May 21, 2013

The Bigger Conversation Behind SOPA

First off, a very cogent (and scary) summation of what’s at stake when we talk about SOPA.

So I’ve been following the SOPA/PIPA controversy with some interest/concern/freakout and have gone so far as to move most of my domains off of GoDaddy (though, from what I’m told, I should’ve done that a long time ago).  Frankly, there is another law that disturbs me far more at the moment, but (a) these bills are not yet law and (b) there appears to be some recourse to prevent that from happening.

DavidDylanThomas.com is still on GoDaddy, but that’s because I foolishly picked the “private registration” option back in 2005 when I registered it and had no idea what a pain in the ass that would make it to move domains later (has to do with access to a particular code authorizing the move). So that’s one thing this has taught me.

Another is that we can’t take internet freedom for granted. Aside from threats to net neutrality on one end we’ve now got poorly thought out measures to curb piracy that might cripple legitimate speech while doing nothing to curb piracy. (Dear SOPA, the web has already figured out how to beat you.) I would hate to think that Kiran is going to grow up in a world where the internet is a one-way broadcasting tool. (If a site becomes liable for what users post; goodbye comments sections, goodbye user-generated content, goodbye online discourse. It all becomes too risky.)

And at the end of the day this comes down to a principle that I’m seeing play out in both net neutrality and piracy controversies and that’s the principle of what you have the right to do versus what’s actually a good idea.

Companies who build the pipe have a right to dictate how that pipe gets used. That doesn’t make it a good idea to give privileged access to the rich. In the short term, there’s some financial gain to be had. In the long term, you basically break the internet.
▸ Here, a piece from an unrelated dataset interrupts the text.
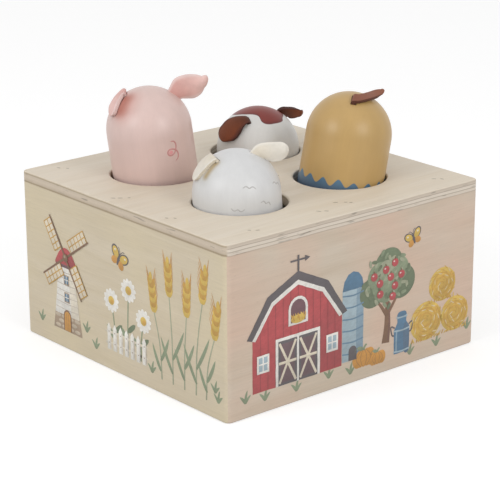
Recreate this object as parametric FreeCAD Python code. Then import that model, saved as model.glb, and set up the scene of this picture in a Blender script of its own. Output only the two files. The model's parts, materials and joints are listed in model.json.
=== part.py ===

Companies who own content have a right to charge as much as they like for it and to go after people who steal it. That doesn’t make it a good idea to charge as much as possible nor to create laws that provide crazy access to the government to curb free speech or turn people into felons for singing “Happy Birthday” online. In the short term, there’s some financial gain to be had. In the long term, you basically break the internet.

The economies of the internet allow, and even encourage, more altruistic behavior when it comes to concepts of ownership. See the economic model that keeps Craigslist alive. They don’t charge as much as they can. They charge as little as they can. This keeps them in business. If they charge one penny more, all someone else has to do is come along and charge one penny less. This works because the economies of the internet allow for the cheap distribution of information. (See What Would Google Do? for more on this.)

Collaborative consumption is another constructive paradigm for ownership that the web enables. ZipCar, Chegg, and even Netflix all derive value from not charging one person as much as possible for one item, but rather spreading costs and benefits as evenly as possible. Could such sharing-inspired models work for (now) intangible items like content?

The problem, of course, is that the cheap economies of the internet are built upon the not-so-cheap economies of things like building lots and lots of pipe and creating lots and lots of entertainment. Now in the case of the former, the initial build is a one-time (massive) expense followed by maintenance, and ISPs tend to charge sizable fees for access at which many users do not balk. Whether or not this is enough to make up for the cost of building out that pipe, I really don’t know (and if anyone does know, please tell). In the case of the latter, some, but certainly not all, of the entertainment is getting cheaper to produce, and in the case of the considerable amount that is anything but cheap to produce, there’s a serious problem because the low or free rates of access to that entertainment online don’t currently support the model. And we don’t yet know what will. So I can understand the urgency one might feel to protect that content.

But SOPA and PIPA, as most of us realize at this point, won’t protect that content.

Now, if you were to actually have some people who understand the internet write a law and a protocol for protecting copyright, you might get somewhere. Problem is, most content producers who are pushing for SOPA/PIPA don’t trust people who understand the internet. They think they’re “in on it.” So, here’s my plan. We get a bunch of folks who know what’s up to write a law that actually makes sense, then get someone the content owners trust (Richard Branson????) to actually present it as if it were their idea. We even get some prominent technologists to protest the bill to make it look like the Internet People are against it. This will make content owners like it even more. Then we just let Congress take its course.

Ultimately, though, the switch from content being physical to being information is going to force us to rethink the economic models behind distribution of that content and, even more fundamentally, the concept of ownership of content. Because now ownership of content is like ownership of information, difficult to define and even more difficult to control. We’re going to need to come up with a model that compensates both the builders of the pipe and the builders of the content in a way that respects the fact that content ain’t what it used to be. Physical.